Berbagai media menuliskan adanya kesan "kejar tayang" anggota DPR dalam meloloskan UU Cilaka yang terjadi menjadi celaka ini. Tanda-tanda itu dapat dilihat dari beberapa indikasi sebagai berikut :
Dari 138 orang satgas omnibus banyak dari pemerintahan Kemenko Ekonomi (69 orang) termasuk 3 kepala daerah. Lalu ada 46 orang pengusaha dan 12 dari Perguruan Tinggi sisanya 13 orang lagi adalah pengusaha khusus yang dipilih.
Pengertian Omnibus Law adalah sebuah RUU yang terdiri beberapa UU yang digabung menjadi satu UU meskipun terdiri dari beberapa aspek yang tidak saling terkait. Dari pengertiannya saja harusnya proses menjadi RUU hingga menjadi UU memerlukan pengkajian lama dan mendalam, mungkin bisa setahun atau lebih lamanya.
Salah satu prolegnas prioritas paling utama ini diajukan oleh pemerintah pada 20 Januari 2020 lalu telah selesai dibahas sebelum 17 Agusuts 2020, hanya 7 bulan saja kelar. Meskipun lama waktu pembahasan bukan jaminan konprehensifnya konten RUU tersebut setidaknya lamanya pembahasan membuktikan pembahasan itu telah memperhatikan berbagai aspek.
Faktanya UU Cita Kerja dan Perpajakan setebal 1028 halaman, terdiri 174 pasal dan 15 Bab itu cuma diproses dalam waktu kurang dari 7 bulan melalui 64 kali rapat. Jika diratakan setiap rapat hanya membahas hampir 3 pasal atau melahap 16 halaman meskipun dalam setiap rapat hanya meluangkan waktu beberapa jam saja.

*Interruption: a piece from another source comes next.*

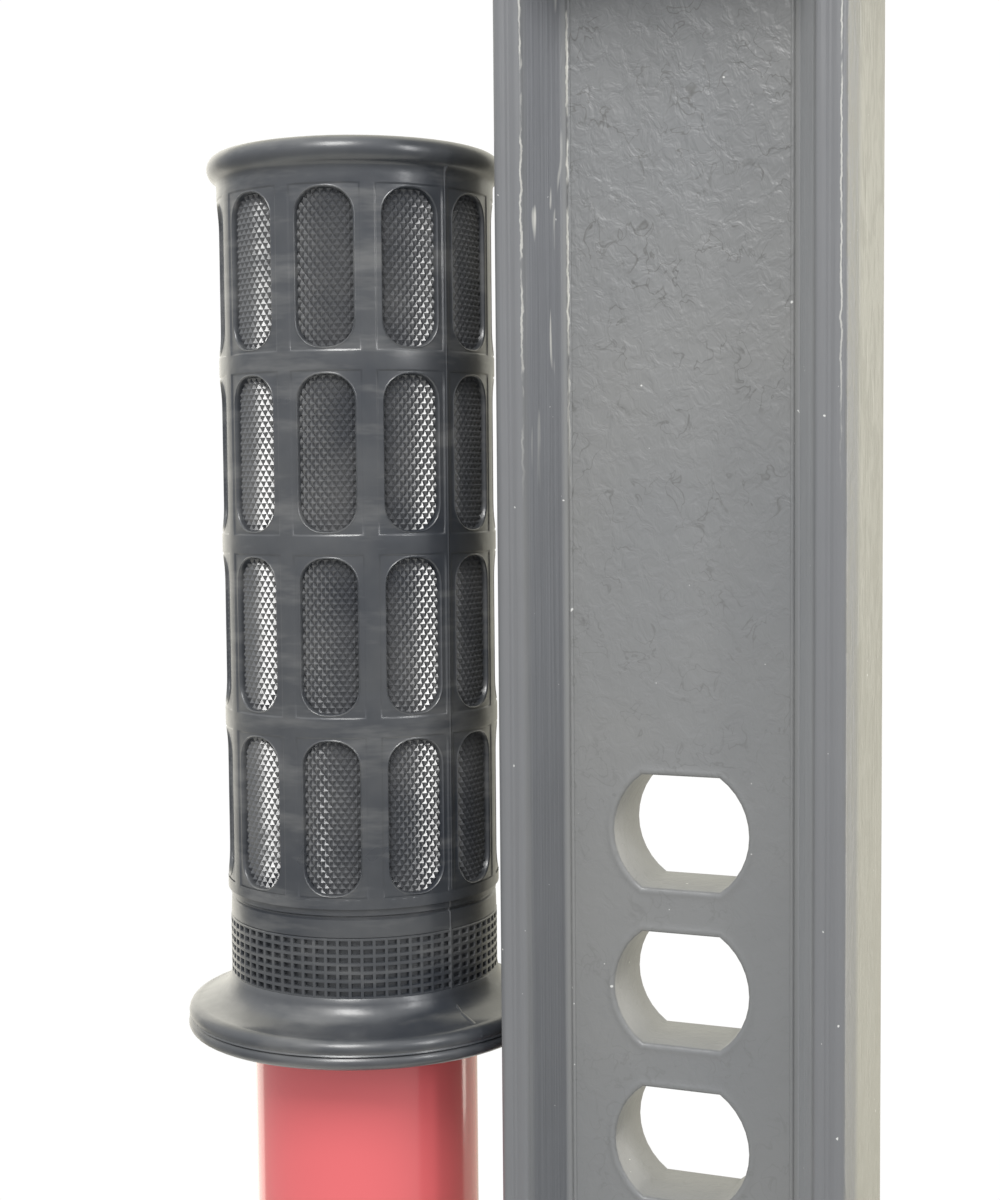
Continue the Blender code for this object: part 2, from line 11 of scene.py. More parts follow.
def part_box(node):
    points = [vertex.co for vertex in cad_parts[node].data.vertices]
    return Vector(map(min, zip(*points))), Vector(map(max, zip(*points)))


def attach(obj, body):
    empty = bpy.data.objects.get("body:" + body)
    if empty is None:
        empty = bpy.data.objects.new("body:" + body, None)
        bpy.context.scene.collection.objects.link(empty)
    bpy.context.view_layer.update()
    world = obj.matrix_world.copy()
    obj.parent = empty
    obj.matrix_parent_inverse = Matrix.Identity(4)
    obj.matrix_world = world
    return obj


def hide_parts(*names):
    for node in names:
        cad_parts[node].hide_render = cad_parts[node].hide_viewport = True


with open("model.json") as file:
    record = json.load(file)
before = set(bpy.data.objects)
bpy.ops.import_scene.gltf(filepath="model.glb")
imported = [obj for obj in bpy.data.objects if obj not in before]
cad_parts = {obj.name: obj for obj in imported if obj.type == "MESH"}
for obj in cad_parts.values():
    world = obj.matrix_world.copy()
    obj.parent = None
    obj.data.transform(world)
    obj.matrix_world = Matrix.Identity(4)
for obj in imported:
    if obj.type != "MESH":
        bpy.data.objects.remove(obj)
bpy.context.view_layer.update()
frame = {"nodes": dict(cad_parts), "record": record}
nodes = frame["nodes"]

MM = 0.001

# places read from the frame, in millimetres
bar_low, bar_high = (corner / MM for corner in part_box("climbing_bar"))
grip_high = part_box("handle_grip")[1] / MM
tube_low, tube_high = (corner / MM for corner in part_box("handle_tube"))
HANDLE_X = (tube_low.x + tube_high.x) / 2
GRIP_TOP = grip_high.z

# the bar's section and holes
BAR_HALF_WIDTH = bar_high.x
BAR_HALF_DEPTH = bar_high.y
HALF_WEB = 5.6
FLANGE_TIP = 4.0
FLANGE_TAPER = 3.4
CELL_HALF = 14.0
HOLE_RADIUS = 9.1
HOLE_HEIGHT = 14.9
HOLE_PITCH = 20.8
HOLE_COUNT = 44
FIRST_HOLE = bar_low.z + 20.6
HOLE_ROUNDING = 0.5
HOLE_LIP = 0.09
CORNER_RADIUS = 1.0
GROOVE_DEPTH = 0.09
GROOVE_HALF = 0.16
PLAIN_STEPS = 40
SIDE_STEPS = 12
END_STEPS = 7

# the grip
BODY_RADIUS = 19.2
SEAM_ANGLE = 64.5
SEAM_GAP = 32.0
PAD_STEP = 35.0
PAD_COLUMNS_PER_HALF = 5
PAD_ROWS = 4
PAD_PITCH = 24.2
FIRST_PAD = 16.9
PAD_HALF_WIDTH = 4.0
PAD_HALF_HEIGHT = 10.35
PAD_CORNER = 3.5
PIT_COLUMNS = 72
PIT_ROWS = 7
PIT_PITCH = 1.14
BAND_TOP = 105.7
BAND_RADIUS = 18.9
PIT_WEB = 0.2
PANEL_DEPTH = 0.13
KNURL_WIDE = 1.15
KNURL_TALL = 1.45
KNURL_COLUMNS = 16
KNURL_ROWS = 30
KNURL_VALLEY = BODY_RADIUS - 1.02
KNURL_HEIGHT = 0.42
RIDGE_HALF = 0.16

# the tube, castings and hardware
TUBE_WALL = 2.65
TUBE_EDGE = 0.5
TUBE_SIDES = 128
CASTING_PASSES = 3
CHAMFER_WIDTH = 0.35
SHARP_ANGLE = 35.0

# meshes and floor
WELD = 0.004
MESH_JOIN = 1e-6
FLOOR_LEVEL = -0.5
FLOOR_RADII = (0.0001, 500.0, 900.0, 1150.0)
FLOOR_EDGE = 1180.0
FLOOR_DROP = 6.0
FLOOR_SIDES = 96


# ---------------------------------------------------------------- meshes


def piece_from(name, bm, angle=40.0):
    """An object from a bmesh drawn in millimetres, welded and shaded smooth up to an angle."""
    bmesh.ops.remove_doubles(bm, verts=bm.verts, dist=WELD)
    bmesh.ops.recalc_face_normals(bm, faces=bm.faces)
    bmesh.ops.scale(bm, vec=(MM, MM, MM), verts=bm.verts)
    mesh = bpy.data.meshes.new(name)
    bm.to_mesh(mesh)
    bm.free()
    made = bpy.data.objects.new(name, mesh)
    bpy.context.scene.collection.objects.link(made)
    mesh.shade_smooth()
    mesh.set_sharp_from_angle(angle=math.radians(angle))
    return made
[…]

Jika disimak isi atau konten UU tersebut pada BAB ketenagakerjaan jelas sekali sarat muatan dengan kalimat yang mengambang. Kelihatannya seperti membela posisi pekerja tapi jika disimak lebih jeli ternyata memperlemah posisi pekerja. Banyak hak-hak pekerja yang sebelumnya terakomodir dalam UU Ketenagakerjaan sebelumnya kini dihapus, bisa menyudutkan posisi pekerja.
Contohnya dalam UU Ketenagakerjaan sebelumnya pasal 91 sanksi terhadap perusahaan yang tidak membayar upah buruh kini dihapus. Kemudian pada UU ketenagakerjaan Pasal 169 tentang hak pekerja memohon PHK kini juga dihapus.

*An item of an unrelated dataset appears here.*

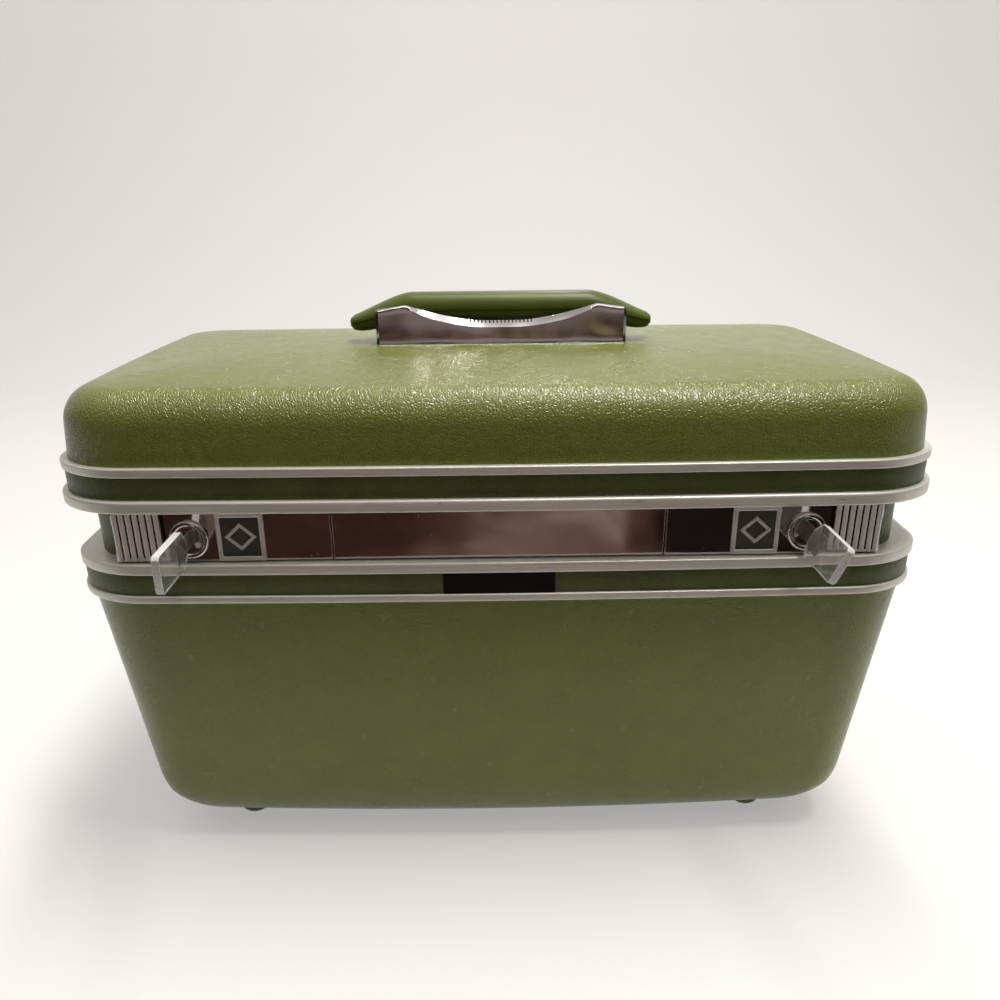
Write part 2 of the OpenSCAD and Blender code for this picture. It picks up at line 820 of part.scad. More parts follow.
module handle_lower() {
    color(handle_green)
        difference() {
            handle_half(-1);
            pin_places() {
                pin_rod(2 * handle_w, pin_d + 2 * slot_play);
                translate([0, 0, -handle_lift]) pin_rod(2 * handle_w, pin_d + 2 * slot_play);
                bar(-pin_d / 2 - slot_play, pin_d / 2 + slot_play, -handle_w, handle_w, -handle_lift, 0);
            }
        }
}

module handle_screws() {
    screw_x = pin_x / 2;
    screw_d = 5;
    head_h = 0.9;
    color(steel)
        translate([handle_shift, 0, z_trough + handle_under - head_h])
            both_sides()
                translate([screw_x, 0, 0]) cylinder(d = screw_d, h = head_h, $fn = 32);
}

// ---------- locks ----------

plate_y = -half_d + lock_set;
throat_face = -half_d + throat_set;
z_plate_low = z_shelf + 0.5;
z_plate_high = z_lip - 0.9;
plate_h = z_plate_high - z_plate_low;
z_lock = z_shelf + 9.5;
initial_x = cylinder_x - initial_pitch;
button_x = cylinder_x + button_reach;
button_in = button_x - button_w;
plate_out = button_in - catch_travel - run_gap;     // outer end of a lock plate
cover_y = throat_face - 0.5;

// channel-shaped cover: face with a return along the top and the bottom
module channel_plate(x0, x1) {
    bar(x0, x1, plate_y, plate_y + plate_t, z_plate_low, z_plate_high);
    for (z = [z_plate_low, z_plate_high - plate_t])
        bar(x0, x1, plate_y + plate_t - eps, cover_y, z, z + plate_t);
}

module centre_lock_plate() {
    color(chrome) channel_plate(-seam_x + 0.15, seam_x - 0.15);
}

module lock_plate() {
    color(chrome)
        difference() {
            channel_plate(seam_x + 0.15, plate_out);
            translate([cylinder_x, plate_y, z_lock]) pin_rod(4 * plate_t, cylinder_d + 0.6);
        }
}

// back cover of a lock, standing on the rim shelf
module lock_case() {
    case_x0 = seam_x + 4;
    case_x1 = button_in - 3;
    case_t = 0.8;
    color(steel) {
        bar(case_x0, case_x1, cover_y, cover_y + case_t / 2, z_shelf, z_plate_high - plate_t - 0.5);
        for (x = [case_x0, cylinder_x - bezel_d])
            bar(x, x + case_t, plate_y + plate_t, cover_y + eps, z_plate_low + plate_t, z_plate_high - plate_t);
    }
}

module initial_frame() {
    border = 1.8;
    proud = 0.9;
    color(chrome)
        translate([initial_x, plate_y, (z_plate_low + z_plate_high) / 2])
            difference() {
                translate([-initial_w / 2, -proud, -plate_h / 2 + 0.2]) cube([initial_w, proud, plate_h - 0.4]);
                translate([-initial_w / 2 + border, -proud - eps, -plate_h / 2 + 0.2 + border])
                    cube([initial_w - 2 * border, proud + 2 * eps, plate_h - 0.4 - 2 * border]);
            }
}

// bare plate with a plain raised lozenge where an initial would go
module initial_tile() {
    border = 1.8;
    tile_t = 0.35;
    color([0.25, 0.24, 0.22])
        translate([initial_x, plate_y, (z_plate_low + z_plate_high) / 2]) {
            translate([-initial_w / 2 + border, -tile_t, -plate_h / 2 + 0.2 + border])
                cube([initial_w - 2 * border, tile_t, plate_h - 0.4 - 2 * border]);
            translate([0, -tile_t + eps, 0]) rotate([90, 0, 0]) cylinder(r1 = 4.4, r2 = 2.6, h = 0.6, $fn = 4);
        }
}

module lock_ring() {
    wall = (bezel_d - cylinder_d) / 2 - 0.2;
    color(chrome)
        translate([cylinder_x, plate_y, z_lock])
            rotate([90, 0, 0])
                rotate_extrude($fn = arc_fn)
                    translate([bezel_d / 2 - wall, 0])
                        polygon(concat(
                            [[0, 0], [wall, 0]],
                            round_at(wall, bezel_h, 1, 1, 0.8, 0),
                            round_at(0, bezel_h, -1, 1, 0.6, 90)
                        ));
}

cylinder_back = cover_y - 0.9;

module lock_cylinder(lean) {
    front = plate_y - bezel_h * 0.55;
    color(chrome)
        translate([cylinder_x, 0, z_lock])
            rotate([0, lean, 0])
                difference() {
                    union() {
                        translate([0, front, 0]) rotate([-90, 0, 0])
                            cylinder(d = cylinder_d - 0.2, h = cylinder_back - front, $fn = arc_fn);
                        // short tail that carries the cam
                        translate([-2, cylinder_back - 1.1, 0]) cube([4, 1.1, cylinder_d / 2 + 1.6]);
                    }
                    translate([-blade_t / 2 - blade_play, front - eps, -blade_w / 2 - blade_play])
                        cube([blade_t + 2 * blade_play, key_depth + 0.3, blade_w + 2 * blade_play]);
                }
}

key_depth = 3.2;

module key_blade(lean) {
    front = plate_y - bezel_h * 0.55;
    bow_y = plate_y - key_reach;
    tail = 12;
    color(steel)
        translate([cylinder_x, 0, z_lock])
            rotate([0, lean, 0]) {
                bar(-blade_t / 2, blade_t / 2, bow_y - 2, front + key_depth, -blade_w / 2, blade_w / 2);
                bar(-blade_t / 2, blade_t / 2, bow_y - tail, bow_y - 2 + eps, -blade_w / 2 - 1.2, blade_w / 2 + 1.2);
            }
}

module key_bow(lean) {
    shoulder = 4;
    neck = 3.6;
    bow_y = plate_y - key_reach;
    half = bow_w / 2;
    color([0.85, 0.88, 0.88, 0.6])
        translate([cylinder_x, 0, z_lock])
            rotate([0, lean, 0])
                difference() {
                    rotate([90, 0, 90])
                        translate([0, 0, -bow_t / 2])
                            linear_extrude(bow_t)
                                polygon([
                                    [bow_y, -neck],
                                    [bow_y, neck],
                                    [bow_y - shoulder, half],
                                    [bow_y - bow_l + 1.2, half],
                                    [bow_y - bow_l, half - 1.2],
                                    [bow_y - bow_l, -half + 1.2],
                                    [bow_y - bow_l + 1.2, -half],
                                    [bow_y - shoulder, -half]
                                ]);
                    key_blade_space();
                }
}

// pocket in the bow that the blade's head fills
module key_blade_space() {
    bow_y = plate_y - key_reach;
    tail = 12;
    bar(-blade_t / 2, blade_t / 2, bow_y - 2, bow_y + 1, -blade_w / 2, blade_w / 2);
    bar(-blade_t / 2, blade_t / 2, bow_y - tail, bow_y - 2 + eps, -blade_w / 2 - 1.2, blade_w / 2 + 1.2);
}

// ---------- latches ----------

button_t = 1.2;
nose_t = 2.2;
nose_h = 4;
catch_play = 0.3;
catch_x = button_x - 11.4;
catch_y0 = plate_y + button_t + 0.4;
catch_w = 4.2;
z_nose = z_mid - nose_h / 2;

module slide_button() {
    pitch = button_w / button_ribs;
    rib_w = pitch * 0.55;
    z0 = z_plate_low + 0.2;
    z1 = z_plate_high - 0.2;
    color(chrome) {
        bar(button_in, button_x, plate_y, plate_y + button_t, z0, z1);
        for (i = [0 : button_ribs - 1])
            bar(button_in + pitch * (i + 0.5) - rib_w / 2, button_in + pitch * (i + 0.5) + rib_w / 2,
                plate_y - rib_h, plate_y + eps, z0, z1);
        bar(button_x - button_t, button_x, plate_y + button_t - eps, plate_y + 5.4, z0, z1);
    }
}

module bolt() {
    guide_in = plate_out - guide_hold - release_travel;
    y_mid = catch_y0 + catch_w / 2;
    color(steel) {
        // nose that enters the catch's window
        bar(catch_x + catch_t + catch_play, button_x - button_t, y_mid - nose_t / 2, y_mid + nose_t / 2,
            z_nose, z_nose + nose_h);
        // guide bar that runs behind the lock plate, fixed to the button's face
        bar(guide_in, button_x - button_t, plate_y + button_t, plate_y + button_t + 1.6,
            z_plate_low + plate_t + 0.2, z_plate_low + plate_t + 2.2);
        // riser that ties the nose to the guide bar
        bar(button_x - button_t - 1.6, button_x - button_t, plate_y + button_t, y_mid + nose_t / 2,
            z_plate_low + plate_t + 0.2, z_nose + eps);
    }
}

// plate that hangs from the lid and is held by the bolt's nose
module catch_plate() {
    window_play = 0.4;
    y_mid = catch_y0 + catch_w / 2;
    foot_t = 0.8;
    foot_l = 9;
    z_low = z_nose - 2.4;
    color(steel) {
        difference() {
            bar(catch_x, catch_x + catch_t, catch_y0, catch_y0 + catch_w, z_low, z_lip);
            bar(catch_x - eps, catch_x + catch_t + eps, y_mid - nose_t / 2 - window_play,
                y_mid + nose_t / 2 + window_play, z_nose - window_play, z_nose + nose_h + window_play);
        }
        bar(catch_x - foot_l + catch_t, catch_x + eps, catch_y0, catch_y0 + catch_w, z_lip - foot_t, z_lip);
    }
}

base_shell();
base_frame();
base_band();
throat_wall();
label_tape();
feet();
base_lining();
tray();
tray_rests();
centre_lock_plate();
on_side(-1) lock_plate();  // left_lock_plate
on_side(1) lock_plate();  // right_lock_plate
on_side(-1) lock_case();  // left_lock_case
on_side(1) lock_case();  // right_lock_case
on_side(-1) initial_frame();  // left_initial_frame
on_side(1) initial_frame();  // right_initial_frame
on_side(-1) initial_tile();  // left_initial_tile
on_side(1) initial_tile();  // right_initial_tile
on_side(-1) lock_ring();  // left_lock_ring
on_side(1) lock_ring();  // right_lock_ring
lower_hinge_leaves();
hinge_pins();
lower_leaf_rivets();
lid_shell();
lid_frame();
lid_band();
lid_lining();
mirror_glass();  // mirror
mirror_frame();
on_side(-1) catch_plate();  // left_catch
on_side(1) catch_plate();  // right_catch
upper_hinge_leaves();
upper_leaf_rivets();
handle_trough();
handle_pins();
trough_rivets();
handle_upper();
handle_lower();
handle_screws();
on_side(-1) slide_button();  // left_slide_button
on_side(1) slide_button();  // right_slide_button
on_side(-1) bolt();  // left_bolt
on_side(1) bolt();  // right_bolt
on_side(-1) lock_cylinder(0);  // left_lock_cylinder
on_side(1) lock_cylinder(right_key_lean);  // right_lock_cylinder
on_side(-1) key_blade(0);  // left_key_blade
on_side(1) key_blade(right_key_lean);  // right_key_blade
on_side(-1) key_bow(0);  // left_key_bow
on_side(1) key_bow(right_key_lean);  // right_key_bow
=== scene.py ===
import bpy, bmesh, math
from mathutils import Matrix, Vector


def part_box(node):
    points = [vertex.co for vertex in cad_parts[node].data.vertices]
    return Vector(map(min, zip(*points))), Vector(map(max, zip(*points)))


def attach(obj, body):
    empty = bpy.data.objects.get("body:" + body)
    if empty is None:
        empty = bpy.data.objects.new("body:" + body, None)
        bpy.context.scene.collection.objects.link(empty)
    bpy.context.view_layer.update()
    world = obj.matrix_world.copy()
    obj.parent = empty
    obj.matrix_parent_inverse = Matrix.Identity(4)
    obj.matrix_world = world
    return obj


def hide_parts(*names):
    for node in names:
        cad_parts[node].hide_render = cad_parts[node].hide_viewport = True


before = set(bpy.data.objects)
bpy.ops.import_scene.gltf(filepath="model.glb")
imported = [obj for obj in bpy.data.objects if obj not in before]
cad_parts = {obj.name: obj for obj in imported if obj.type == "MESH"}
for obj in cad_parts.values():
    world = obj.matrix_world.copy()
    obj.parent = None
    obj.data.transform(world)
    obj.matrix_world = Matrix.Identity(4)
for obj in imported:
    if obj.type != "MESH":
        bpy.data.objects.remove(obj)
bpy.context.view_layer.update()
scene = bpy.context.scene
mm = 0.001
print("frame loaded:", len(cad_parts), "nodes")


def toLinear(colour):
    # an sRGB hex colour as the linear values that sockets take; a number is a grey that is linear already
    if not isinstance(colour, str):
        return (colour, colour, colour, 1.0)
    parts = [int(colour[i:i + 2], 16) / 255 for i in (0, 2, 4)]
    return tuple(c / 12.92 if c <= 0.04045 else ((c + 0.055) / 1.055) ** 2.4 for c in parts) + (1.0,)


def joinTo(tree, node, links):
    for key, source in links.items():   # a source that is a node stands for its first output
        tree.links.new(getattr(source, "outputs", [source])[0], node.inputs[key])


def addNode(tree, kind, settings=None, links=None, stops=(), **values):
    # a shader node unless kind says otherwise: settings are its own, links join its inputs to other
    # nodes or sockets, stops are a ramp's, and values set inputs by name (From_Max) or number (i1)
    node = tree.nodes.new(kind if "Node" in kind else "ShaderNode" + kind)
    for key, value in (settings or {}).items():
        setattr(node, key, value)
    for key, value in values.items():
        place = int(key[1:]) if key[1:].isdigit() else key.replace("_", " ")
        node.inputs[place].default_value = value
    joinTo(tree, node, links or {})
    if stops:
        band = node.color_ramp
        while len(band.elements) < len(stops):
            band.elements.new(0.5)
        for element, (place, colour) in zip(band.elements, stops):
            element.position = place
            element.color = toLinear(colour)
    return node


def newMaterial(name, base, **values):
    material = bpy.data.materials.new(name)
    material.use_nodes = True
    tree = material.node_tree
    shader = tree.nodes["Principled BSDF"]
    shader.inputs["Base Color"].default_value = toLinear(base)
    for key, value in values.items():
        shader.inputs[key.replace("_", " ")].default_value = value
    material.diffuse_color = toLinear(base)
    return material, tree, shader


vinyl = {   # pattern scales are per metre, so 1000 is a spacing of 1 mm
    "wander": 150.0, "warp": 0.0017,   # creases wander by up to 1.7 mm
    "turn": (0.5, 0.3, 0.6), "stretch": (1.0, 0.45, 0.8),
    "fine": 900.0, "fineWidth": 0.22,
    "wide": 300.0, "wideWidth": 0.10, "wideShare": 0.45,
    "pores": 1500.0, "poreShare": 0.4,
    "sway": 90.0, "swayShare": 1.1,   # uneven over about 11 mm, as board under cloth is
    # shade is how much painted shade darkens the colour in the creases
    "strength": 0.62, "cloud": 30.0, "shade": 0.8, "smoother": 0.03, "rougher": 0.04,
}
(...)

Selain itu potensi perampasan ruang hidup rakyat semakin tinggi akibat percepatan sistem perekonomian yang merusak pelestarian lingkungan. Ditambah lagi dengan legalisasi sistem pengupahan per jam dan perluasan kontrak outsoruching semakin memperberat pekerja mencapai taraf kesejahteraan diri dan keluarga mereka di masa akan datang.
Kini huru-hara demo anti-UU Cilaka telah merambat ke beberapa kota besar. Aparat kepolisian terpaksa berjibaku malawan warganya sendiri yang sedang beringas. Jika ini berlarut-larut -tanpa diharap- bakal terjadi huru-hara yang lebih dahsyat.
Mungkin itulah harga yang harus ditanggung oleh pemerintah saat ini khususnya anggota DPR yang untuk kesekian kalinya setelah "bermain-main" di atas nurani pekerja, buruh dan masyarakat.
Merasa diri representasi wakil rakyat TIDAK berarti dapat berbuat apa saja termasuk merekayasa UU yang -katanya- untuk kepentingan rakyat ternyata bikin banyak warganya celaka (cilako).